Steers are the biggest part of the collection. Once castrated, nature perhaps pacifies the neutered beast by allowing their horns to grow extreme, some with spans beyond a big man’s stretched arms. It is a great display of calcium but I am later informed that it’s not only the horn cap that is similar to our fingernails in mineral content. Inside the horn cap is bone, calcified bone, that protected a vestibule of blood, long since drained, that would under certain conditions light up from a St Elmo’s fire, a devilish turbine of static, electrifying a herd of cattle, trailing through a dark desert, in a primal display of nature’s authority. I stepped back from the wall and looked for the shrimp cocktail.
The Texas Twist, as it is known, is part of the art of the horn. “Twisted like taffy,” John Galle a former director of the Texas Longhorn Registry and a friend of the late Fayette Yates, said.
Studied closely you can see the growth lines in the horns spiraling laterally from the poll: stretching, bending, twisting, out and up.
“Bass Brothers bred for the longest horns on their south Texas ranches,” he said with a quirked eyebrow. “They got’em long but they didn’t have the twist.” He put his hand to his mouth and lowered his voice. “That don’t count.”
Together we searched for bull horns and find only three in the collection. They have a slight hook, curved forward at the tips and are short in comparison to the steers and cows.
“Imagine those matadors.” Galle pumped his fist into his stomach.

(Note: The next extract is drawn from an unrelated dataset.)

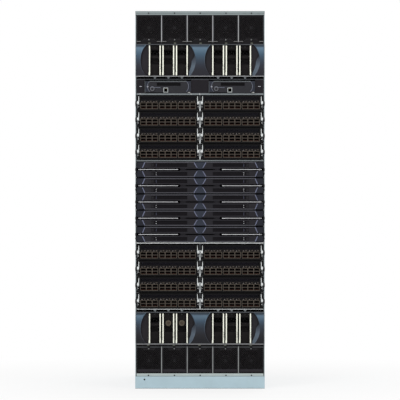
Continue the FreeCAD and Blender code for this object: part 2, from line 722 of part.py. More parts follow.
def supply_module(capped=False):
    """Local: middle of the bay; cheeks stand out, sockets lie between them."""
    half_w = SUPPLY_W / 2.0
    half_h = SUPPLY_H / 2.0
    block_y = FACE_SETBACK + SOCKET_DEEP
    solids = [box(-half_w, half_w, block_y, SUPPLY_DEPTH, -half_h, half_h),
              box(-SUPPLY_PLUG_W / 2.0, SUPPLY_PLUG_W / 2.0, SUPPLY_DEPTH,
                  SUPPLY_DEPTH + CONNECTOR_T, -SUPPLY_PLUG_H / 2.0, SUPPLY_PLUG_H / 2.0)]
    cheek_z = SUPPLY_BAY_H / 2.0 - CHEEK_END_GAP
    inner = half_w - CHEEK_INSET - CHEEK_W
    for side in (-1, 1):
        x0, x1 = sorted((side * inner, side * (inner + CHEEK_W)))
        solids.append(prism(
            [(x0, block_y, -cheek_z), (x0, CHEEK_NOSE - CHEEK_PROUD, -cheek_z),
             (x0, -CHEEK_PROUD, -cheek_z + CHEEK_NOSE), (x0, -CHEEK_PROUD, cheek_z - CHEEK_NOSE),
             (x0, CHEEK_NOSE - CHEEK_PROUD, cheek_z), (x0, block_y, cheek_z)],
            (x1 - x0, 0, 0)))
    gaps = [OUTLET_Z] if capped else [INLET_Z, OUTLET_Z]
    edges = [half_h] + [z + s * SOCKET_H / 2.0 for z in gaps for s in (1, -1)] + [-half_h]
    for high, low in zip(edges[0::2], edges[1::2]):
        solids.append(box(-inner, inner, FACE_SETBACK, block_y, low, high))
    if capped:
        solids.append(rod_y(CAP_D, 0, CAP_Z, FACE_SETBACK - CAP_PROUD, FACE_SETBACK))
    return Part.makeCompound(solids)


def supply_places():
    middle = (SUPPLY_PER_GROUP - 1) / 2.0
    return [side * SUPPLY_GROUP_X + (i - middle) * SUPPLY_PITCH
            for side in (-1, 1) for i in range(SUPPLY_PER_GROUP)]


# Management module

def arc_rib(side, half_h):
    """A bowed rib near one end of the face, its middle nearest the side of the module."""
    x = MANAGE_W / 2.0 - END_ARC_SIDE
    y = -MANAGE_PROUD - END_ARC_PROUD
    outer = [V(side * (x - END_ARC_BOW), y, -half_h), V(side * x, y, 0),
             V(side * (x - END_ARC_BOW), y, half_h)]
    inner = [p - V(side * END_ARC_W, 0, 0) for p in outer]
    edges = [Part.Arc(*outer).toShape(), Part.makeLine(outer[2], inner[2]),
             Part.Arc(inner[2], inner[1], inner[0]).toShape(), Part.makeLine(inner[0], outer[0])]
    return Part.Face(Part.Wire(edges)).extrude(V(0, END_ARC_PROUD, 0))


def manage_front():
    """The moulding in front: display window, ring knob, network jack and bowed ribs."""
    half_w = MANAGE_W / 2.0
    half_h = MANAGE_H / 2.0
    face_y = -MANAGE_PROUD
    plate = box(-half_w, half_w, face_y, MANAGE_MOULDING, -half_h, half_h - MANAGE_TOP_GAP)
    window = box(DISPLAY_X - DISPLAY_W / 2.0, DISPLAY_X + DISPLAY_W / 2.0, face_y - 1,
                 face_y + DISPLAY_DEEP,
                 DISPLAY_Z - DISPLAY_H / 2.0, DISPLAY_Z + DISPLAY_H / 2.0)
    knob_y = face_y - KNOB_PROUD
    ring = rod_y(KNOB_D, KNOB_X, KNOB_Z, knob_y, face_y)
    ring = ring.cut(rod_y(KNOB_BORE_D, KNOB_X, KNOB_Z, knob_y - 1, knob_y + KNOB_BORE_DEEP))
    jack_w = JACK_W / 2.0
    jack_h = JACK_H / 2.0
    frame = box(JACK_X - jack_w - JACK_FRAME, JACK_X + jack_w + JACK_FRAME,
                face_y - JACK_PROUD, face_y,
                JACK_Z - jack_h - JACK_FRAME, JACK_Z + jack_h + JACK_FRAME)
    jack = box(JACK_X - jack_w, JACK_X + jack_w, face_y - JACK_PROUD - 1, face_y + JACK_DEEP,
               JACK_Z - jack_h, JACK_Z + jack_h)
    ribs = [arc_rib(side, half_h - END_ARC_GAP) for side in (-1, 1)]
    return fuse([plate.cut(window), ring, frame] + ribs).cut(jack)


def manage_module():
    """Local: middle of its slot. A sheet tray behind a moulded front."""
    half_w = MANAGE_W / 2.0
    half_h = MANAGE_H / 2.0
    tray = box(-half_w, half_w, MANAGE_MOULDING, MANAGE_DEPTH, -half_h, half_h)
    return Part.makeCompound([manage_front(), tray])


# Leaf module

def port_centres():
    return [(g - (PORT_GROUPS - 1) / 2.0) * GROUP_PITCH
            + (p - (PORTS_PER_GROUP - 1) / 2.0) * PORT_PITCH
            for g in range(PORT_GROUPS) for p in range(PORTS_PER_GROUP)]


def port_walls(z0, z1):
    """The upright cage walls between the ports of one row."""
    centres = port_centres()
    return [box(a + PORT_W / 2.0, b - PORT_W / 2.0, -CAGE_PROUD, PORT_DEEP, z0, z1)
            for a, b in zip(centres, centres[1:])]


def leaf_lever(x_out, inward):
    """Ejector lever, folded shut: thin blade, thick grip, and a thin foot at the outer edge."""
    x_in = x_out + inward * LEAF_LEVER_W
    blade = prism(
        [(x_in, 0, LEAF_BLADE_LOW + LEAF_BLADE_H),
         (x_in, -LEAF_BLADE_PROUD, LEAF_BLADE_LOW + LEAF_BLADE_H - LEAF_BLADE_SLOPE),
         (x_in, -LEAF_BLADE_PROUD, LEAF_BLADE_LOW), (x_in, 0, LEAF_BLADE_LOW)],
        (-inward * LEAF_LEVER_T, 0, 0))
    grip = prism(
        [(x_out, 0, LEAF_GRIP_LOW + LEAF_GRIP_H),
         (x_out, -LEAF_GRIP_PROUD, LEAF_GRIP_LOW + LEAF_GRIP_H - LEAF_GRIP_BROW),
         (x_out, -LEAF_GRIP_PROUD, LEAF_GRIP_LOW + LEAF_GRIP_SLOPE), (x_out, 0, LEAF_GRIP_LOW)],
        (inward * LEAF_LEVER_W, 0, 0))
    foot = prism(
        [(x_out, 0, LEAF_FOOT_LOW + LEAF_FOOT_H),
         (x_out, -LEAF_BLADE_PROUD, LEAF_FOOT_LOW + LEAF_FOOT_H),
         (x_out, -LEAF_BLADE_PROUD, LEAF_FOOT_LOW + LEAF_FOOT_SLOPE), (x_out, 0, LEAF_FOOT_LOW)],
        (inward * LEAF_LEVER_T, 0, 0))
    return fuse([blade, grip, foot])


def leaf_module():
    """Local: x = 0 in the middle of the card, z = 0 at the bottom of its slot."""
    half_w = LEAF_W / 2.0
    top = LEAF_PITCH - RUN
    upper_z = LOWER_PORT_Z + PORT_H + PORT_ROW_GAP
    hood_z = upper_z + PORT_H
    edge = port_centres()[-1] + PORT_W / 2.0
    solids = [box(-half_w, half_w, PORT_DEEP, CARD_DEPTH, CARD_BASE, top)]
    hood = box(-half_w, half_w, 0, PORT_DEEP, hood_z, top)
    hood = hood.cut(box(-VENT_W / 2.0, VENT_W / 2.0, -1, VENT_DEEP, VENT_Z, VENT_Z + VENT_H))
    solids.append(hood)
    for side in (-1, 1):
        x0, x1 = sorted((side * edge, side * half_w))
        solids.append(box(x0, x1, 0, PORT_DEEP, CARD_BASE, hood_z))
    solids.append(box(-edge, edge, -CAGE_PROUD, PORT_DEEP, CARD_BASE, LOWER_PORT_Z))
    solids.append(box(-edge, edge, -CAGE_PROUD, PORT_DEEP, LOWER_PORT_Z + PORT_H, upper_z))
    solids += port_walls(LOWER_PORT_Z, LOWER_PORT_Z + PORT_H)
    solids += port_walls(upper_z, hood_z)
    solids.append(leaf_lever(-half_w + LEAF_LEVER_INSET, 1))
    solids.append(leaf_lever(half_w - LEAF_LEVER_INSET, -1))
    solids.append(box(-LEAF_PLUG_W / 2.0, LEAF_PLUG_W / 2.0, CARD_DEPTH,
                      CARD_DEPTH + CONNECTOR_T, LEAF_PITCH / 2.0 - PLUG_H / 2.0,
                      LEAF_PITCH / 2.0 + PLUG_H / 2.0))
    return Part.makeCompound(solids)


# Spine module

def pod(side, upper):
    """A raised pod: its ends widen towards the lever groove."""
    middle = SPINE_PITCH / 2.0
    outside = middle - RUN - POD_EDGE
    inside = GROOVE_H / 2.0
    s = 1 if upper else -1
    y = -SPINE_PROUD - POD_PROUD
    corners = [(POD_IN_END, outside), (POD_OUT_END, outside), (POD_OUT_MID, inside),
               (POD_IN_MID, inside)]
    return prism([(side * x, y, middle + s * z) for x, z in corners], (0, POD_PROUD, 0))


def pod_window(side, upper):
    z_high = SPINE_PITCH - WINDOW_EDGE
    z_low = z_high - WINDOW_H
    if not upper:
        z_low, z_high = SPINE_PITCH - z_high, SPINE_PITCH - z_low
    x0, x1 = sorted((side * WINDOW_IN, side * WINDOW_OUT))
    y = -SPINE_PROUD - POD_PROUD
    return box(x0, x1, y - 1, y + WINDOW_DEEP, z_low, z_high)


def spine_module():
    """Local: x = 0 in the middle, z = 0 at the bottom of its slot."""
    half_w = SPINE_W / 2.0
    middle = SPINE_PITCH / 2.0
    top = SPINE_PITCH - RUN
    body = box(-half_w, half_w, 0, CARD_DEPTH, CARD_BASE, top)
    front = box(-half_w, half_w, -SPINE_PROUD, 0, RUN, top)
    pods = [pod(side, upper) for side in (-1, 1) for upper in (True, False)]
    plug = box(-SPINE_PLUG_W / 2.0, SPINE_PLUG_W / 2.0, CARD_DEPTH, CARD_DEPTH + CONNECTOR_T,
               middle - PLUG_H / 2.0, middle + PLUG_H / 2.0)
    solid = fuse([body, front, plug] + pods)
    groove_y = -SPINE_PROUD + GROOVE_DEEP
    groove = box(-half_w - 1, half_w + 1, -SPINE_PROUD - POD_PROUD - 1, groove_y,
                 middle - GROOVE_H / 2.0, middle + GROOVE_H / 2.0)
    windows = [pod_window(side, upper) for side in (-1, 1) for upper in (True, False)]
    solid = solid.cut(Part.makeCompound([groove] + windows))
    extra = []
    for side in (-1, 1):
        x0, x1 = sorted((side * LATCH_IN, side * LATCH_OUT))
        extra.append(box(x0, x1, -SPINE_PROUD - POD_PROUD, groove_y,
                         middle - GROOVE_H / 2.0 + LATCH_GAP, middle + GROOVE_H / 2.0 - LATCH_GAP))
        extra.append(rod_z(PIN_D, side * PIVOT_X, -PIVOT_PROUD,
                           middle - GROOVE_H / 2.0, middle + GROOVE_H / 2.0))
    return fuse([solid] + extra)


def spine_lever(side):
    """Local: pivot axis at x = y = 0, arm towards the middle of the chassis."""
    s = -side
    root = LEVER_ROOT_D / 2.0
    tip = LEVER_REACH - FINGER_L
    half_t = LEVER_T / 2.0
    arm = prism(
        [(-s * EYE_BACK, -root, -half_t), (s * tip, -root, -half_t),
         (s * LEVER_REACH, -root - FINGER_OUT, -half_t),
         (s * LEVER_REACH, -root - FINGER_OUT + FINGER_T, -half_t),
         (s * tip, -root + LEVER_TIP_D, -half_t), (s * EYE_R, root, -half_t),
         (-s * EYE_BACK, root, -half_t), (-s * CLAW_L, CLAW_Y, -half_t),
         (-s * CLAW_L, CLAW_Y - CLAW_W, -half_t)],
        (0, 0, LEVER_T))
    bore = rod_z(PIN_D + 2.0 * PIN_FIT, 0, 0, -half_t - 1, half_t + 1)
    return arm.cut(bore)


def main():
    os.makedirs("parts", exist_ok=True)
    save("chassis_shell", chassis_shell())
    save("bay_frame", bay_frame())
    save("rear_panel", [rear_panel()])
    save("midplane", midplane())
    save("power_bezels", power_bezels())

    fan = fan_module()
    for i, x in enumerate(fan_places(), 1):
        save("fan_top_%d" % i, [moved(fan, x, FRONT, FAN_HIGH + FAN_BAY_H / 2.0)])
        save("fan_bottom_%d" % i, [moved(fan, x, FRONT, FAN_LOW + FAN_BAY_H / 2.0, True)])

    plain = supply_module()
    capped = supply_module(True)
    for i, x in enumerate(supply_places(), 1):
        save("supply_top_%d" % i, [moved(plain, x, FRONT, SUPPLY_HIGH + SUPPLY_BAY_H / 2.0)])
        kind = capped if i in (2, 3) else plain
        save("supply_bottom_%d" % i, [moved(kind, x, FRONT, SUPPLY_LOW + SUPPLY_BAY_H / 2.0)])

    manage = manage_module()
    for name, side in (("left", -1), ("right", 1)):
        save("management_%s" % name,
             [moved(manage, side * MANAGE_X, FRONT, MANAGE_LOW + MANAGE_BAY_H / 2.0)])

    leaf = leaf_module()
    for section, base in (("lower", LEAF_LOW), ("upper", LEAF_HIGH)):
        for name, side in (("left", -1), ("right", 1)):
            for row in range(LEAF_ROWS):
                save("leaf_%s_%s_%d" % (section, name, row + 1),
                     [moved(leaf, side * LEAF_X, FRONT, base + row * LEAF_PITCH)])

    spine = spine_module()
    levers = (("left", -1, spine_lever(-1)), ("right", 1, spine_lever(1)))
    for row in range(SPINE_ROWS):
        z = SPINE_LOW + row * SPINE_PITCH
        save("spine_%d" % (row + 1), [moved(spine, 0, FRONT, z)])
        for name, side, lever in levers:
            save("spine_lever_%d_%s" % (row + 1, name),
                 [moved(lever, side * PIVOT_X, FRONT - PIVOT_PROUD, z + SPINE_PITCH / 2.0)])


main()
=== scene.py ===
import math

import bpy
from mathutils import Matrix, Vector

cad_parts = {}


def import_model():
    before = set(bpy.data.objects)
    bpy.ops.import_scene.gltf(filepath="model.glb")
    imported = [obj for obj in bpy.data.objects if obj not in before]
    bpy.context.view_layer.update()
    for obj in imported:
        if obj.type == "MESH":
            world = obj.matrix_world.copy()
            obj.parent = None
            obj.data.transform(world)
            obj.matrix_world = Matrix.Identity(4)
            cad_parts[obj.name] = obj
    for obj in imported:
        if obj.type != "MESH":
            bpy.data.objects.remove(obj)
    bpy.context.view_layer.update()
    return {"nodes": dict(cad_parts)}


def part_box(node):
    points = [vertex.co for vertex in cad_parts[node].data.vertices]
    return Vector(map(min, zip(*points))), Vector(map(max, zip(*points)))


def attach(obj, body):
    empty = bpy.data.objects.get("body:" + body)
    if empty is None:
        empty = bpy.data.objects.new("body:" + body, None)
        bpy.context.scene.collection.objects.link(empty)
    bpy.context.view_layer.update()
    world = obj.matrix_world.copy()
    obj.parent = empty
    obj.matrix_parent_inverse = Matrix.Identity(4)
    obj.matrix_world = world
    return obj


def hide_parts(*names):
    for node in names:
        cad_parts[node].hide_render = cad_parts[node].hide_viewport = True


# The looks of a tall chassis switch. Lengths are in millimetres until a mesh is made, and every
# module is built round its own origin: the middle of its width, the chassis front plane, and
# the bottom of its slot or the middle of its bay.

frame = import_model()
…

In the main room a set of horns curved backwards like a ram, but wider and more irregular, the right horn higher with a tight curve and the left horn truncated abruptly – a Texas Twist gone mad.
“Lightening,” Galle said.
Some of the horns on display are over a hundred years old, but most, much younger.
“I knew this one,” Frank Sharp said. He is a Texas Longhorn breeder with a ranch outside of Brownwood.

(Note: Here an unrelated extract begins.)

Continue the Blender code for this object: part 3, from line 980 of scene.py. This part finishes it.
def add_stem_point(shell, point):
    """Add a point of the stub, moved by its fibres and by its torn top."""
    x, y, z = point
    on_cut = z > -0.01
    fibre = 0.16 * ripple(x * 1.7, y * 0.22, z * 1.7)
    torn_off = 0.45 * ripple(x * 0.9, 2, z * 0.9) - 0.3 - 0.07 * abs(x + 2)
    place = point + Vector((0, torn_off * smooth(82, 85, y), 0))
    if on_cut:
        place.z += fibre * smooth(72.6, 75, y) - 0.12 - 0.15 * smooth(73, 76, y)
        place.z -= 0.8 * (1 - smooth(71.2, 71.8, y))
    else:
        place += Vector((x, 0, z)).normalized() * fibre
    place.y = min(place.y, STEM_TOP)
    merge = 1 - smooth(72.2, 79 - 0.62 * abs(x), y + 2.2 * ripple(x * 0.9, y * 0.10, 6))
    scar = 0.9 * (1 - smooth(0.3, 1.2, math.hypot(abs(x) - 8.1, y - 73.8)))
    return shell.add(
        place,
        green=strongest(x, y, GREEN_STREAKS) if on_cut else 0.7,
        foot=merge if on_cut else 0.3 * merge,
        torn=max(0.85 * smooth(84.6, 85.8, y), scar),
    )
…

He follows the growth line of the horn from his old friend as it double twists to the tip. Then he pulls the horn cap off and shows the white underneath.

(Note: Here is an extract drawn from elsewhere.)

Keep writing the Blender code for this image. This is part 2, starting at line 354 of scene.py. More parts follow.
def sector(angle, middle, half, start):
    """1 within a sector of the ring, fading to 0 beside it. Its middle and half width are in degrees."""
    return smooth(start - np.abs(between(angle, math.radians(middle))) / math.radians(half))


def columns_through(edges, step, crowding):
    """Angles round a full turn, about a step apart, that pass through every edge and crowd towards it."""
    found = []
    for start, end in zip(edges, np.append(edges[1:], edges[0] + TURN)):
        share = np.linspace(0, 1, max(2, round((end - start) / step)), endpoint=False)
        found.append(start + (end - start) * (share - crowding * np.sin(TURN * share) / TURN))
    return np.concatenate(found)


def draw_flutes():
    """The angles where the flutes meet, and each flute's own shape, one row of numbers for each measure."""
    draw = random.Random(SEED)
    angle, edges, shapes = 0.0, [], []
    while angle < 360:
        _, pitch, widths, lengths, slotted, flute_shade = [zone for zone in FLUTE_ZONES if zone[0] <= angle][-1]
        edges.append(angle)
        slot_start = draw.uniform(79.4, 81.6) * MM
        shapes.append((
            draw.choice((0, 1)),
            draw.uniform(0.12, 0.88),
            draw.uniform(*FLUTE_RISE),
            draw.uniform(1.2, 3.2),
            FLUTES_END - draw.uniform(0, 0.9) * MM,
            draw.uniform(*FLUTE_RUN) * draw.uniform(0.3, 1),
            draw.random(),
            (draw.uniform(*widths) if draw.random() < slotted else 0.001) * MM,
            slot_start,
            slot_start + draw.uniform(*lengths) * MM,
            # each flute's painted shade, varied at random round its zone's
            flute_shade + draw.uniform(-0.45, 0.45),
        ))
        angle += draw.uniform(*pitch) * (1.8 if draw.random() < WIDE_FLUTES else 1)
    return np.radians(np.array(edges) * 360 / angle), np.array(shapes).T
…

“You can always tell if the caps are original,” Sharp said. “They have to fit just right.”
In front of the roast beef I met Rita Yates and asked if it’s true that her father-in-law Cap Yates was buried standing up in a mausoleum inside a mountain.
“Standing up?” She questioned. “I don’t know about that. I mean why?” She searched my face for an answer then said, “But he is buried in a rock mausoleum in the Glass Mountains.”
She shows me a painting, signed, Eva Lena Hill, 1960. A blue-gray triple peak shaped like a cathedral centers the oil painting with a white caliche road leading up to a dark cleft in the limestone just below the peaks and in the brush below a white longhorn feeds. “That’s where he’s buried,” she said, pointing to the cleft. “They were digging his hole before he died.”
I headed toward the bar. There’s a lot of tucked in shirts and big belt buckles, women in tight fitting blue jeans and a few children overcome with the adult curiosity in horns. Dallas oil man, host and proprietor of the collection and owner of the Lajitas Resort , Kelsey Warren, mingles in blue jeans and a crisp white shirt. The ever-ready operator of the resort, Edwin Leslie, stands near the door with a walkie-talkie at his mouth. A young UT Austin student explains to me how his English professor is using Alice in Wonderland as a metaphor and guide for students to find themselves. And later amongst the longhorns I hear someone mutter, “Personally I’m a Hereford man.”
Out on the patio, the Modelo’s cold, people are visiting, and the band is playing “Whisky River.” The sweet scent of wet creosote floats in the air. Straight out, across the river, a Mexican mountain looms dark and a night hawk dips below a floodlight. And briefly and assuredly somewhere a longhorn bawls. Texas.